New Delhi, India | AFP |
India signed a deal Friday to buy 36 Rafale fighter jets for 7.9 billion euros ($8.8 billion), France’s biggest ever such sale, as it seeks to bolster its military against an increasingly assertive China.
Defence experts say the aircraft, manufactured by France’s Dassault, will bring a much needed boost to India’s air force as it struggles to renew its Soviet-era military hardware.
India, the world’s top defence importer, is conducting a $100-billion upgrade of its military hardware, facing border disputes with its northern and western neighbours, China and Pakistan.
“Rafale will significantly improve India’s strike & defence capabilities,” tweeted India’s Defence Minister Manohar Parrikar shortly after signing the deal with his French counterpart Jean-Yves Le Drian.
Friday’s agreement follows years of tortuous negotiations and represents a substantial reduction from the 126 planes originally mooted.
But it is still France’s biggest ever aviation defence deal in financial terms and was hailed as a vote of confidence by French President Francois Hollande, whose administration has lobbied heavily for the Rafale.
“The agreement… is a mark of the recognition by a major military power of the operational performance, the technical quality and the competitiveness of the French aviation industry,” he said in a statement.
It is the biggest order for the Rafale after Egypt agreed to buy 24 of the jets in 2015 and Qatar purchased the same amount later that year.
‘Flying coffins’
The highly versatile aircraft is currently being used for bombing missions over Syria and Iraq as part of an international campaign against the self-styled Islamic State jihadist group.
It has also been deployed in the past for air strikes in Libya and Afghanistan.
The first planes will be delivered in 2019 and the 36 jets will form two new squadrons of the Indian airforce, which is trying to renew its dwindling fleet of Russian MiG-21s — dubbed “Flying Coffins” because of their poor safety record.
The air force currently has around 32 squadrons, each comprising 18 aircraft, but has said it needs at least 42 to protect its northern and western borders with Pakistan and China.
India has signed a number of major defence deals since Hindu nationalist Prime Minister Narendra Modi took power in 2014.
The Rafale purchase was first mooted under the previous administration in 2012, but faced major delays and obstacles over the last four years.
India entered exclusive negotiations on buying 126 Rafale jets four years ago, but the number of planes was scaled back in talks over the cost and assembly of the planes in India.

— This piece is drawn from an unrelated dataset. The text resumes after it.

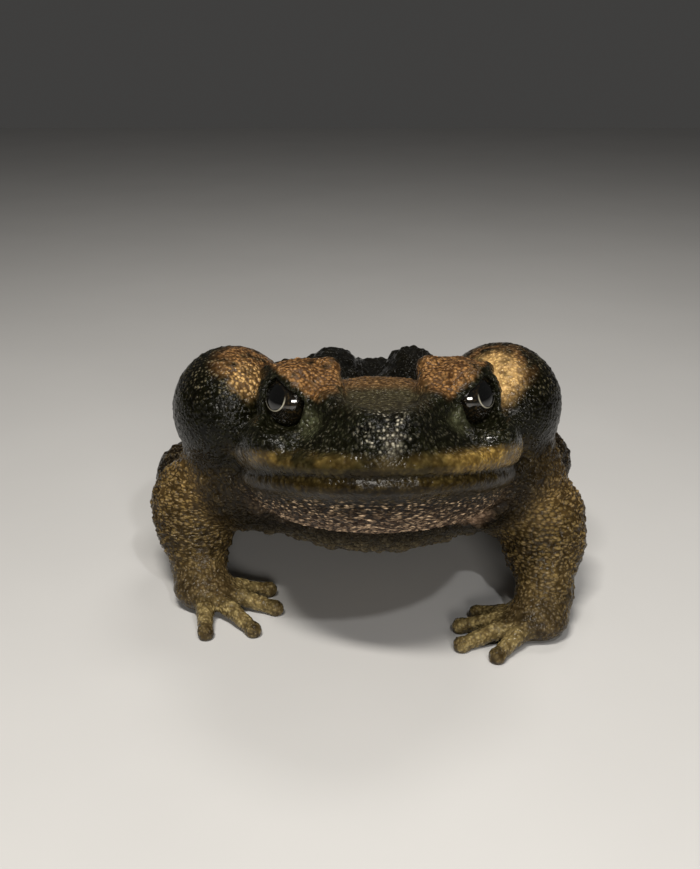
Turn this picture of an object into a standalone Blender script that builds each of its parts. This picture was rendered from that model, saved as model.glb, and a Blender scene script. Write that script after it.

Modi announced on a visit to Paris last year that his government had agreed in principle to buy the jets as India looks to modernise its Soviet-era military.
But it continued to be held back by disagreements such as Delhi’s insistence that arms makers invest a percentage of the value of any major deal in India, known as the offset clause.
Hollande again pushed the deal on a visit to India in January, when he was Modi’s guest for Republic Day celebrations, but officials privately acknowledged that price had become a sticking point.